Unfortunately, Mr. Geithner’s plan — if it could be called that — fell well short of this mark. Rather than bold, the plan struck many as timid. Rather than an initiative bristling with details, Mr. Geithner’s announcement better resembled an outline. U.S. stocks, especially U.S. financial stocks, had rallied in recent days in the hopes that the Treasury Secretary’s vision for the financial system would at least offer clarity. The following reactions from two different market participants pretty much sums up the disappointment investors felt this morning:
“Everybody is disappointed in the lack of details,” said Diane Garnick, who helps oversee $354 billion as an investment strategist at Invesco Ltd. in New York. “They came out and said, ‘We want you to believe that we’re still working on this.’ Well, we knew that last night.” (source: Bloomberg article below)
“There’s still a lack of clarity,” Dan McMahon, director of equity trading at Raymond James Financial Inc. in St. Petersburg, Florida, said of Geithner’s proposal. “These are smart people and they’re supposed to have it figured out. We’ve been waiting all week and then he said nothing.” (source: Bloomberg article below)

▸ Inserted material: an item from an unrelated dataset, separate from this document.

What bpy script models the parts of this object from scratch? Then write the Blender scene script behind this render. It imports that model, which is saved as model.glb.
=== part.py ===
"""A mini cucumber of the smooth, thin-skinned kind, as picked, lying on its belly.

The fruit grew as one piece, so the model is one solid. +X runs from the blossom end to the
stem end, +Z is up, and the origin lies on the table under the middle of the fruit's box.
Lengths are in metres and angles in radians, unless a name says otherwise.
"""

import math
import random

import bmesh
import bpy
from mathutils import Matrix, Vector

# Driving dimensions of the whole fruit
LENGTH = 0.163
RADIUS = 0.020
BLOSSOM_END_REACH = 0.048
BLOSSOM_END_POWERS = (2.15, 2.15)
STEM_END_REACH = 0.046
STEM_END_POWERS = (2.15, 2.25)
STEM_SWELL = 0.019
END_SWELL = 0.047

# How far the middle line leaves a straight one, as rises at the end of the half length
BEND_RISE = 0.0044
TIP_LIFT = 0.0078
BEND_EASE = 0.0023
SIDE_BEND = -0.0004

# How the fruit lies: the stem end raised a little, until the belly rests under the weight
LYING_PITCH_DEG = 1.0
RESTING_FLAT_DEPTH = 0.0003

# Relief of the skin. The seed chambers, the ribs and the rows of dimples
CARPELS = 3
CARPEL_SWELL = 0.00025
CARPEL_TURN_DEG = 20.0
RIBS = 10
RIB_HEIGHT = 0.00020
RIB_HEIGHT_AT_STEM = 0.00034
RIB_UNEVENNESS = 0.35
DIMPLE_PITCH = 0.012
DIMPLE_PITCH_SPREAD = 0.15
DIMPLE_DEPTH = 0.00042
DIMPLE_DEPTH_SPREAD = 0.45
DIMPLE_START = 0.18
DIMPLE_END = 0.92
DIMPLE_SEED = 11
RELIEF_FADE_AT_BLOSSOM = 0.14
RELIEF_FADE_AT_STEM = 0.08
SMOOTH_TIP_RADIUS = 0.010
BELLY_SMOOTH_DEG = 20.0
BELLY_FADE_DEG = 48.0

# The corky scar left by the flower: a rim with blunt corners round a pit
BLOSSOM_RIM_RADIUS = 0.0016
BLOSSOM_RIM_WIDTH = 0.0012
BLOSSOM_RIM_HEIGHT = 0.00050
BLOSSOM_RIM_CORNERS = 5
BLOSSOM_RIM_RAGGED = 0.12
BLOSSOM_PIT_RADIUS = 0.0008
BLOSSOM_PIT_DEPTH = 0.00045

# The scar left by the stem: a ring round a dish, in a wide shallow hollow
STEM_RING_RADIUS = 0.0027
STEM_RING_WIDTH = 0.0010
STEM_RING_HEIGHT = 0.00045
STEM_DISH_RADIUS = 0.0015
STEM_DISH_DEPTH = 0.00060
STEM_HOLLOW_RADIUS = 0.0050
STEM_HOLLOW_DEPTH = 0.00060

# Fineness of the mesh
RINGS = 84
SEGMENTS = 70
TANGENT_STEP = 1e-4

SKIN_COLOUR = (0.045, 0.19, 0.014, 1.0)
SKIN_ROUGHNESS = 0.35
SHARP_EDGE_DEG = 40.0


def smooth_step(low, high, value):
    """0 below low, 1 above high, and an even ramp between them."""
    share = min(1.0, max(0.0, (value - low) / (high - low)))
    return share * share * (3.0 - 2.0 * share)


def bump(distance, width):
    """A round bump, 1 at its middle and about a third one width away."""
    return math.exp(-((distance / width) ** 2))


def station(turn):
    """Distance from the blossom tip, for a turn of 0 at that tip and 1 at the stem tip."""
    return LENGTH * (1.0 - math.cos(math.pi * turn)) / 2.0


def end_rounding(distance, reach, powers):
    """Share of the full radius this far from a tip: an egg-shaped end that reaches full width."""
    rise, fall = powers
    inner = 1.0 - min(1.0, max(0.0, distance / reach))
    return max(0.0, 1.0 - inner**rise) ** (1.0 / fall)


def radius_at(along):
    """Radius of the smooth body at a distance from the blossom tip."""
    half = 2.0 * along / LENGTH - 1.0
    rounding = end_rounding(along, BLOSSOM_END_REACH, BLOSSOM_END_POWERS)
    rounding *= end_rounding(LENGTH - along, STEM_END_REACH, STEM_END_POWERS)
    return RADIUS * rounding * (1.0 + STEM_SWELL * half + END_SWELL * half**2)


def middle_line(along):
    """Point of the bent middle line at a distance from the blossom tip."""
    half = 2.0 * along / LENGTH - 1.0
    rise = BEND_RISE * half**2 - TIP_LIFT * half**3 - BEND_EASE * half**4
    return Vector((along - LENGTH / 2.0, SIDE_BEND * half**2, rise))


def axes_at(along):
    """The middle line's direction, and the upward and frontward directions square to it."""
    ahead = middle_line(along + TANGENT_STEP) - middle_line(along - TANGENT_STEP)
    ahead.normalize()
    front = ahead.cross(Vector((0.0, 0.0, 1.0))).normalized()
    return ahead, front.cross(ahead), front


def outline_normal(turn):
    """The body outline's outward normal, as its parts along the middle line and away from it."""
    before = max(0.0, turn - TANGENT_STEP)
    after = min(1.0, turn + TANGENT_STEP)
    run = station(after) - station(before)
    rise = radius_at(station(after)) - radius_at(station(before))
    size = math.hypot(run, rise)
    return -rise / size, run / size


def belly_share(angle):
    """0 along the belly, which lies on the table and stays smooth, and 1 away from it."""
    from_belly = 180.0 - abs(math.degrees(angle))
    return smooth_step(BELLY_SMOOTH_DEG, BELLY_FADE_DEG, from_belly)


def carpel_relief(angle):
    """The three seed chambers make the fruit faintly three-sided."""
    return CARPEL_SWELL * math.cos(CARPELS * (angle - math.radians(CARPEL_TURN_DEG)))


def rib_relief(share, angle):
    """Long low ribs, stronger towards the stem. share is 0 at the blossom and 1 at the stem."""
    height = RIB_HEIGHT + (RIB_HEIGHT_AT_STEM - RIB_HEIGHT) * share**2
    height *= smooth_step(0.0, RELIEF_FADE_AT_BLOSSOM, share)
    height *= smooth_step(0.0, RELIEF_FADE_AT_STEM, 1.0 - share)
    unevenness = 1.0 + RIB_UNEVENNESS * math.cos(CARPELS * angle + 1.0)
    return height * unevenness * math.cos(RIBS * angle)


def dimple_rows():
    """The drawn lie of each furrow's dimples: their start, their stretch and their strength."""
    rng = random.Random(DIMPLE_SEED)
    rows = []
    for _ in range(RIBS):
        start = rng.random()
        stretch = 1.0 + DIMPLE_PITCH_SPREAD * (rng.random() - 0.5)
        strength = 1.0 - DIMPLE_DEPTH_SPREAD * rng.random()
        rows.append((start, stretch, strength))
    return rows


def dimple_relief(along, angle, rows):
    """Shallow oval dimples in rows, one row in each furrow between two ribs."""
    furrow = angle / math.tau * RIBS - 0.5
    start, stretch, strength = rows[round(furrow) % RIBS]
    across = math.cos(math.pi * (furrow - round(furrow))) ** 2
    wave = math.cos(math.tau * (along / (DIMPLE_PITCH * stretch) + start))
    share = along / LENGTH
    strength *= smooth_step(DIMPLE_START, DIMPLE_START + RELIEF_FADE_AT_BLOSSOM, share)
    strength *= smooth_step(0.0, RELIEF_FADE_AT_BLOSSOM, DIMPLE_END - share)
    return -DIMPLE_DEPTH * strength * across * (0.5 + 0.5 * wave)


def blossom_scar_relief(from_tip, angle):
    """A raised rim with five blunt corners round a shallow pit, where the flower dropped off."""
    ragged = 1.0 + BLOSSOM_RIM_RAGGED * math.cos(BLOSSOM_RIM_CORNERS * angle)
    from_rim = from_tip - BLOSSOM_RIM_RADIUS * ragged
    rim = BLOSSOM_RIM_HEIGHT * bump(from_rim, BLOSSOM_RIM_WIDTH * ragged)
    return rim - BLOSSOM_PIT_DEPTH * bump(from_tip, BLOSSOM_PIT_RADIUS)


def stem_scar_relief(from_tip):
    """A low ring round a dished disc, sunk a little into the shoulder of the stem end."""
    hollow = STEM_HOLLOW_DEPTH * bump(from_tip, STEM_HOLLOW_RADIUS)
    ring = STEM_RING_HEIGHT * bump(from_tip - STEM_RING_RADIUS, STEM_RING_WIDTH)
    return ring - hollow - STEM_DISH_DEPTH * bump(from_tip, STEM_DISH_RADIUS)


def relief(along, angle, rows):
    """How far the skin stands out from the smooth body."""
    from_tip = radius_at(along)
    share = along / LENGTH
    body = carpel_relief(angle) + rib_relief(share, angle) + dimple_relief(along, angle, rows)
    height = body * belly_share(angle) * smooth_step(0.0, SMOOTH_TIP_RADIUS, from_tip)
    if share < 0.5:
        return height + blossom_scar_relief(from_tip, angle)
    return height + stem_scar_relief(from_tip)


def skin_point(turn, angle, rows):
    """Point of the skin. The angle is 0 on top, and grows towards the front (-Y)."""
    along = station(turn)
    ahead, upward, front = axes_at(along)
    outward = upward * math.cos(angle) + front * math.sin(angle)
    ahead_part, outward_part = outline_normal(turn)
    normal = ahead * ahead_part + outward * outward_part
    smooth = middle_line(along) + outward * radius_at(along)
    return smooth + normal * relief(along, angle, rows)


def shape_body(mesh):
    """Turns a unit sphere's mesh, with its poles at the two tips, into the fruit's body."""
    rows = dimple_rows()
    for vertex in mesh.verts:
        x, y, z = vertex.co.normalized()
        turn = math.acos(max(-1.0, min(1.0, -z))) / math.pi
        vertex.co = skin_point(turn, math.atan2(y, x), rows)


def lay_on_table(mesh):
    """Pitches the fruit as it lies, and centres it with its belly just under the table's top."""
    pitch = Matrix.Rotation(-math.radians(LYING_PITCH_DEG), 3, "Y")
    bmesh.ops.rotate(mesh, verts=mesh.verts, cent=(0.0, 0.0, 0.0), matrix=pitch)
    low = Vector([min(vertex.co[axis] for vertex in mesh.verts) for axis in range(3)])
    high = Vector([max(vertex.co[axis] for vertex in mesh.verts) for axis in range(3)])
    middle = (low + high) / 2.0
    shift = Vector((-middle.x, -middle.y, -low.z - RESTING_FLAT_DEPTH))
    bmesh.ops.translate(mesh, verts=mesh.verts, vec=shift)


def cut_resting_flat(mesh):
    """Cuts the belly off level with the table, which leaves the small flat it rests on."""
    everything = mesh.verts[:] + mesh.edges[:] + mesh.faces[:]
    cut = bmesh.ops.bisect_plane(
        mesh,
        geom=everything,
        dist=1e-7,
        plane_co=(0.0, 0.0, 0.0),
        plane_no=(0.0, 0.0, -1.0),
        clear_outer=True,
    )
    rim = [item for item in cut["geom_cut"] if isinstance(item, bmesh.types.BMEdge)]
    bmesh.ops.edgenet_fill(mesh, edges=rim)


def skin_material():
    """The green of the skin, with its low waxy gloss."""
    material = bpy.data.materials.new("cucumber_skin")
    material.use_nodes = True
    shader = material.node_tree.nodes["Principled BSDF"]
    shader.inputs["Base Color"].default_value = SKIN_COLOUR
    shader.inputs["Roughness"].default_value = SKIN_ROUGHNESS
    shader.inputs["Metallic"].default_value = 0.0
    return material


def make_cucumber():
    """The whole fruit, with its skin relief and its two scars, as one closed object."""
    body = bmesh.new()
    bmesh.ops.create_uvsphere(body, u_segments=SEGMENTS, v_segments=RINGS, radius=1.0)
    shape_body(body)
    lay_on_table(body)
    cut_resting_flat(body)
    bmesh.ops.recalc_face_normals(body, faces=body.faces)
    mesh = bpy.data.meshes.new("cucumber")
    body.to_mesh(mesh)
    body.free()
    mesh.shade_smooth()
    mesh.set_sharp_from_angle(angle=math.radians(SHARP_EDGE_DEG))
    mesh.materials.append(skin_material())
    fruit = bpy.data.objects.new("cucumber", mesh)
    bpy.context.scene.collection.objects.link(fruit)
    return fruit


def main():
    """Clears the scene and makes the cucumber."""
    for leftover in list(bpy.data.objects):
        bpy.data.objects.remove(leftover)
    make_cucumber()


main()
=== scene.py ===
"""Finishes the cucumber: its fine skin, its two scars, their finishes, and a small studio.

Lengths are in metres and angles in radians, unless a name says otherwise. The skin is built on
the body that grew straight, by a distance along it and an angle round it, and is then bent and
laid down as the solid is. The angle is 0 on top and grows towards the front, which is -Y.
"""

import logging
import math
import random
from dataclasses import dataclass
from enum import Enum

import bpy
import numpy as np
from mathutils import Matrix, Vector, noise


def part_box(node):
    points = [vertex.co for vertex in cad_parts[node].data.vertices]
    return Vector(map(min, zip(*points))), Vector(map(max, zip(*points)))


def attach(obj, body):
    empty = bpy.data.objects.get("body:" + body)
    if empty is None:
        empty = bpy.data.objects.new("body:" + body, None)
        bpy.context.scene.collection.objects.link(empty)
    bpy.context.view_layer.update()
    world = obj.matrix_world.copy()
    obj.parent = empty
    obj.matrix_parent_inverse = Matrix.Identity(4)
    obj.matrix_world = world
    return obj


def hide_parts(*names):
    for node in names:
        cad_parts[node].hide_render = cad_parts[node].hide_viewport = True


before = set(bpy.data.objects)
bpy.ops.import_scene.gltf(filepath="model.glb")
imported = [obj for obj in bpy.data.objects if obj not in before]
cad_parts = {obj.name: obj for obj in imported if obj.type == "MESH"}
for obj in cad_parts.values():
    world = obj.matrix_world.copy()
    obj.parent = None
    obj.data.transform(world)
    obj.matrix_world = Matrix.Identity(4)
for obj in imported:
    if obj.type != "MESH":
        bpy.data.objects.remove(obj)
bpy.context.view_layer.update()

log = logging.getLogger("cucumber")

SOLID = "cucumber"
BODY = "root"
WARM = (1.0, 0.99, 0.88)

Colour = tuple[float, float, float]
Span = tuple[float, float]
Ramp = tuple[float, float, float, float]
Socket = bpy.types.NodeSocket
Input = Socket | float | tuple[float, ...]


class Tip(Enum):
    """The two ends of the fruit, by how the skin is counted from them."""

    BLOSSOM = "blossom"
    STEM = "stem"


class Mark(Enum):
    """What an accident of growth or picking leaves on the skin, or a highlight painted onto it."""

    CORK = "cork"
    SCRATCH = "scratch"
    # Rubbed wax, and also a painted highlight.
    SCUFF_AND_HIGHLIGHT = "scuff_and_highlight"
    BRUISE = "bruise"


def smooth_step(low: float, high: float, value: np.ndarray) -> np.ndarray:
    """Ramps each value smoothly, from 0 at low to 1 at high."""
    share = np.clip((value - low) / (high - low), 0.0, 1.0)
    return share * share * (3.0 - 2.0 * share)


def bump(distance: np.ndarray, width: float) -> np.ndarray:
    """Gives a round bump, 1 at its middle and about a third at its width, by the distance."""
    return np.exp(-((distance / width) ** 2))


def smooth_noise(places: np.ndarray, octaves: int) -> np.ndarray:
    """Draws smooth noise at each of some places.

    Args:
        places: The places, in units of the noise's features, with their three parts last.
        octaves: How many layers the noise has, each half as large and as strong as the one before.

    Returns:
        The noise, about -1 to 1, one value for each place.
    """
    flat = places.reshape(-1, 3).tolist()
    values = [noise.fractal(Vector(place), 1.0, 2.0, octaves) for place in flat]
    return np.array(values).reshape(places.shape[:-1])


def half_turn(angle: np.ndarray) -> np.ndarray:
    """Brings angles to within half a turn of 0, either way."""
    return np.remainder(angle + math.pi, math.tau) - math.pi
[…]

Our capital markets wasted little time in registering their displeasure with the administration, and equities were aggressively sold once the news hit. The major averages sank almost all day and closed only just above the lows of the session. Financial names were hardest hit, and no index was left behind as the damage ranged from -4.2% (NASDAQ) to 5% (Dow Transports). Treasurys once again welcomed the type of flight to quality bid they haven’t received since before the 2008 holiday season. Prices rose and yields fell between 12 bps and 22 bps. The dollar also enjoyed a relative flight to quality as the dollar index rose 0.8%. Like stocks, though, commodity prices were drubbed. Precious metals (+2.5%) represented the only sector within the CRB that could manage a gain, while the CRB index itself posted a 2.5% loss. Interestingly, gold and the dollar continue to move in the same direction on most days, which is contrary to their historical relationship. This newfound correlation may be an aberration, but it may also signal (at least for now) that Mr. Market views both the dollar and gold as the currencies best suited for hiding from the current storm.

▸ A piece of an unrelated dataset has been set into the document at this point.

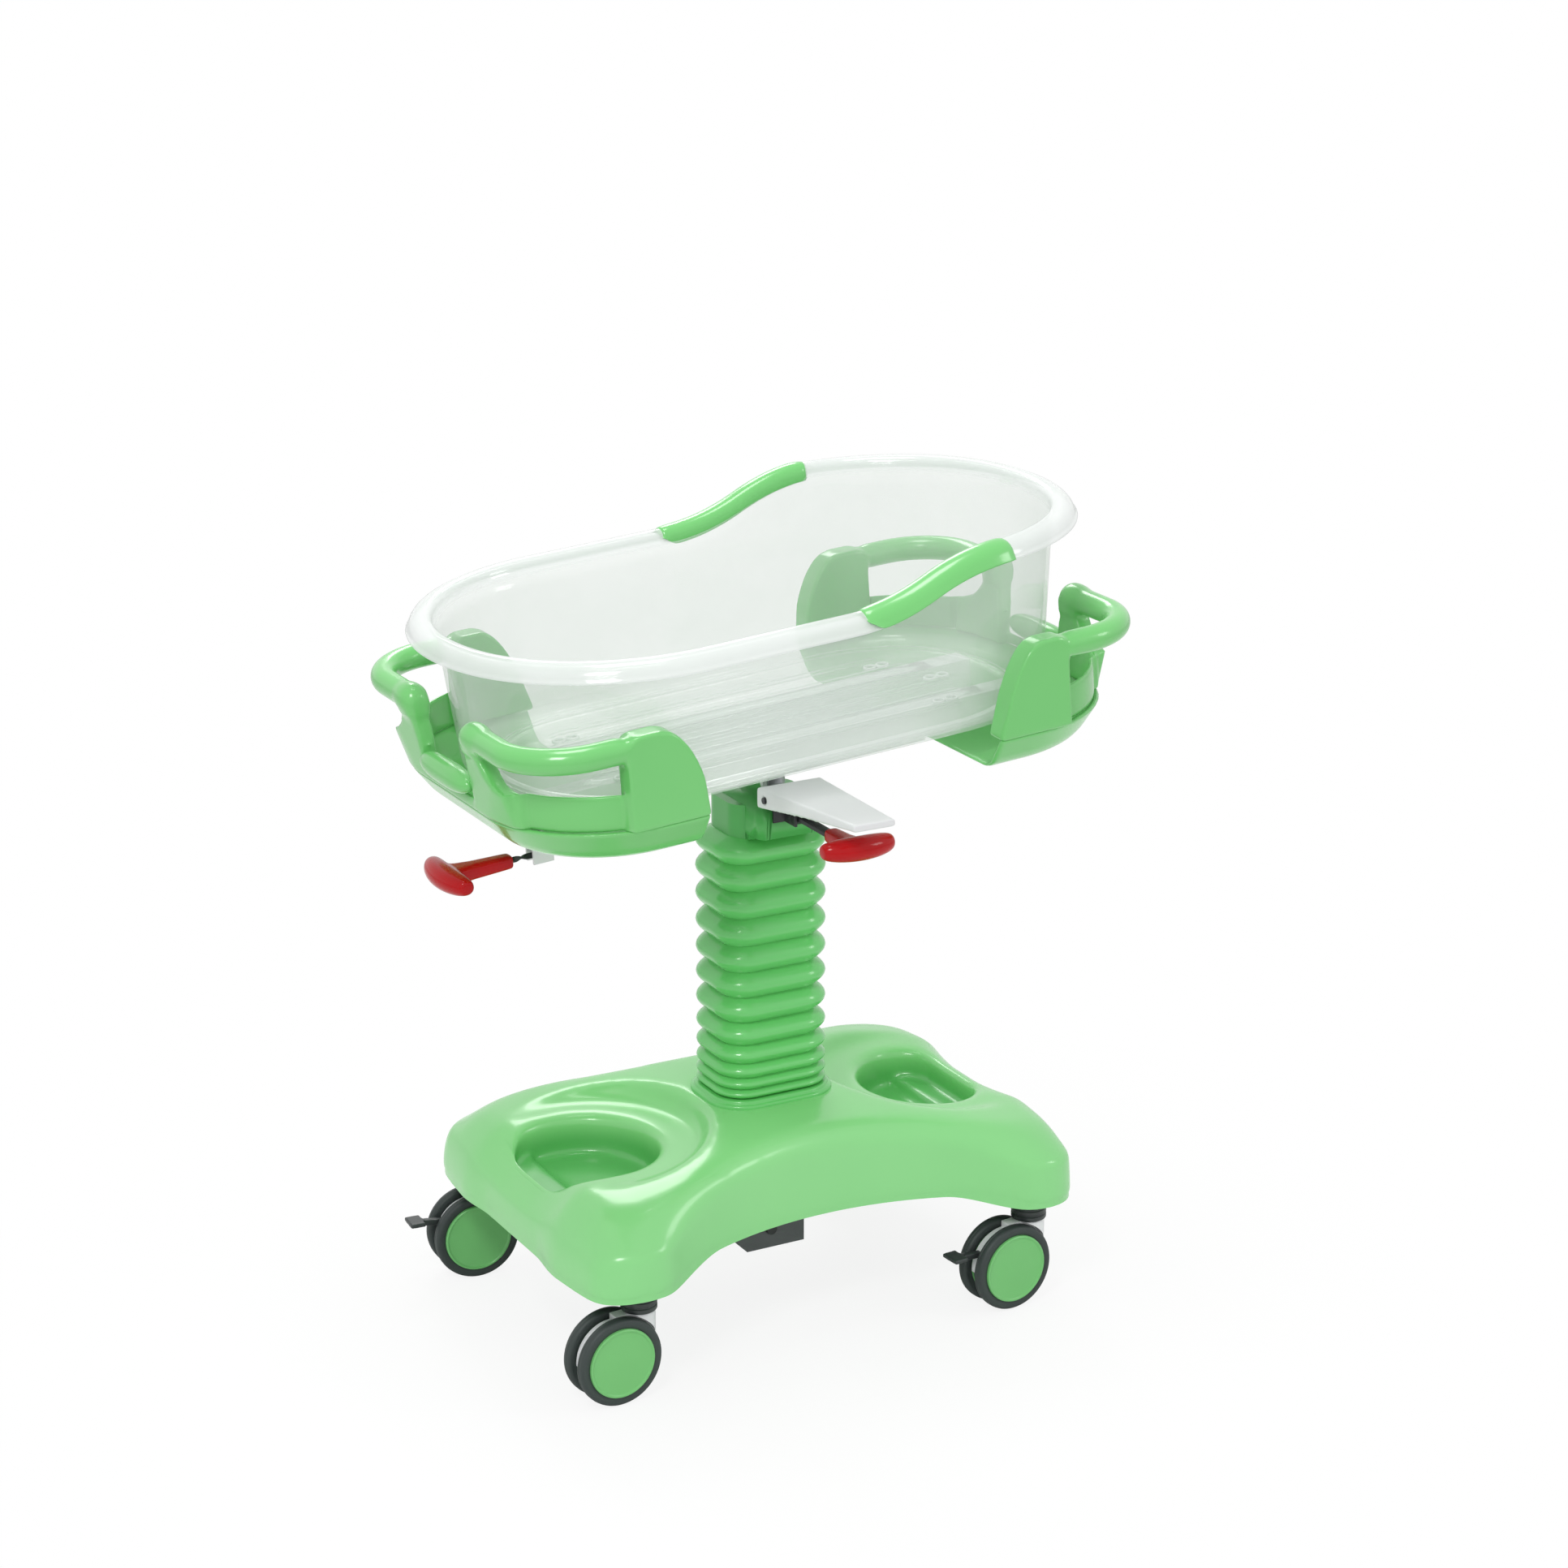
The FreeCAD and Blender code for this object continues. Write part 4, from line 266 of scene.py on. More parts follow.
@dataclass(frozen=True)
class Metal:
    """Bare or coated metal: drawn lines along one axis, dull patches and darker spots.

    Attributes:
        slot: the record's material slot.
        colour: the main colour.
        deep: the colour of its dull patches.
        gloss: the mean roughness.
        metallic: one for bare metal, zero for a coat of paint.
        lines: how the drawn lines are stretched along each axis.
    """

    slot: str
    colour: str
    deep: str
    gloss: float
    metallic: float
    lines: tuple[float, float, float] = (40, 40, 2)

    def material(self) -> bpy.types.Material:
        """Build the material."""
        sheet = NodeSheet(bpy.data.materials.new(self.slot))
        drawn = sheet.noise(30, 3, sheet.stretched(self.lines))
        dull = sheet.spread(sheet.noise(35, 5), 0.4, 0.75)
        colour = sheet.mixed(dull * 0.6, shade(self.colour), shade(self.deep))
        roughness = self.gloss + 0.12 * dull + 0.08 * drawn
        normal = sheet.bump(drawn + sheet.noise(700, 2), 0.00003, 0.4)
        return sheet.principled({
            "Base Color": colour, "Roughness": roughness, "Metallic": self.metallic, "Normal": normal,
        })


@dataclass(frozen=True)
class ClearPlastic:
    """Clear plastic with a milky veil: thin in the wall, thicker in the floor, the rim and seen edge on.

    Attributes:
        slot: the record's material slot.
        colour: the colour of the veil.
        veil: how much of it the wall shows face on.
        floor_veil: how much more the floor shows.
        rim_veil: how much more the rim shows.
        edge_veil: how much more shows edge on.
        gloss: the mean roughness.
    """

    slot: str
    colour: str
    veil: float
    floor_veil: float
    rim_veil: float
    edge_veil: float
    gloss: float

    def material(self) -> bpy.types.Material:
        """Build the material; the UV map's second value tells floor, wall, rim and vent lips apart."""
        sheet = NodeSheet(bpy.data.materials.new(self.slot))
        edge = sheet.node("ShaderNodeLayerWeight", {}, {"Blend": 0.4}, "Facing")
        haze = sheet.spread(sheet.noise(7, 4), 0.3, 0.8)
        flow = sheet.noise(14, 2, sheet.stretched((0.6, 0.6, 3)))
        region = sheet.region()
        above_floor = sheet.spread(region, 0.1, 0.45)
        in_rim = sheet.spread(region, 0.6, 0.95)
        veil = self.veil * (0.85 + 0.3 * haze) + self.floor_veil * (1 - above_floor) + self.rim_veil * in_rim
        # The vent lips get a near-opaque, whiter veil: partly the lip's own milky plastic, partly painted
        # highlight for the glints at the vents.
        in_lip = sheet.spread(region, 1.2, 1.8)
        alpha = veil + self.edge_veil * edge ** 3.0 + 0.8 * in_lip
        colour = sheet.mixed(in_rim * 0.8 + in_lip * 0.2, shade(self.colour), shade("F2F5F4"))
        return sheet.principled({
            "Base Color": colour, "Alpha": alpha, "Roughness": self.gloss + 0.03 * haze,
            "Normal": sheet.bump(flow, 0.0001, 0.05), "IOR": 1.5, "Specular IOR Level": 0.8,
        })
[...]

Twenty five years ago, Clara Peller uttered during a Wendy’s commercial what would soon become an iconic phrase. “Where’s the beef?” became more than just a tagline for Wendy’s; it became a catch-all phrase for any person or product that promised more than it delivered. Walter Mondale even used it during a primary debate with Gary Hart over the Colorado Senator’s “new ideas” platform and it helped secure for Mr. Mondale the Democratic presidential nomination in 1984. Over-promising and under-delivering (OPUD to the cognoscenti) may not have been born in 1984, but Clara Peller certainly popularized it. And, since 2007, Wall Street has embodied it.
President Barack Obama and his Treasury Secretary Geithner promised to bring change to Wall Street, but Mr. Geithner’s speech today instead brought OPUD to the corner of Wall and Broad. “Where’s the beef?” was the question on the minds of many investors who had hoped for details but received very few (for BAC-MER’s take, see below). Mr. Geithner’s defense in the face of these accusations amounted to roughly the following in testimony he gave today before the senate: “This is an enormously complex process, and we want to get it right before releasing all the details”. I think we can all identify with Mr. Geithner’s plight, since any government-based “solutions” will indeed be complex. But if a group of economics professors was asked to grade Mr. Geithner’s plan, such as it is, I’m guessing an overwhelming number of them would mark it “incomplete’.
It’s possible that investors are over-reacting by ditching equities and embracing Treasurys, but today’s market action is certainly understandable in light of all the build up prior to Mr. Geithner’s speech. And the anticipation was created, as can be seen in the public addresses that precede this comment, not by the media but by the administration itself. Given the mandate for change, the stimulus package and Mr. Geithner’s half-measures look all too familiar. To be sure, there are some aspects of Geithner’s “plan” that will help. The expansion of the TALF will be welcomed by those who toil in the world of asset-backed securities, and other helpful programs may yet emerge once the details finally become public.
Perhaps the best news of the day came from the New York State Lottery, which formally announced it would soon end its reliance on “safe Treasurys” in favor of riskier investment alternatives. If other large investors follow suit in deciding to seek risk, then credit spreads will undoubtedly narrow. The ironic twist, of course, is that an arm of one government (New York) is eschewing the securities of another (the U.S.), all while seeking a handout from Uncle Sam. At least this wholesome, return-seeking process is guided by market-based factors as opposed to political ones. Mr. Geithner and Mr. Obama are lucky to have such a fine example of how the public sector can be marshaled to invest in the private one. The new administration may not have instituted much in the way of change yet, but there is always hope they will one day show us the beef!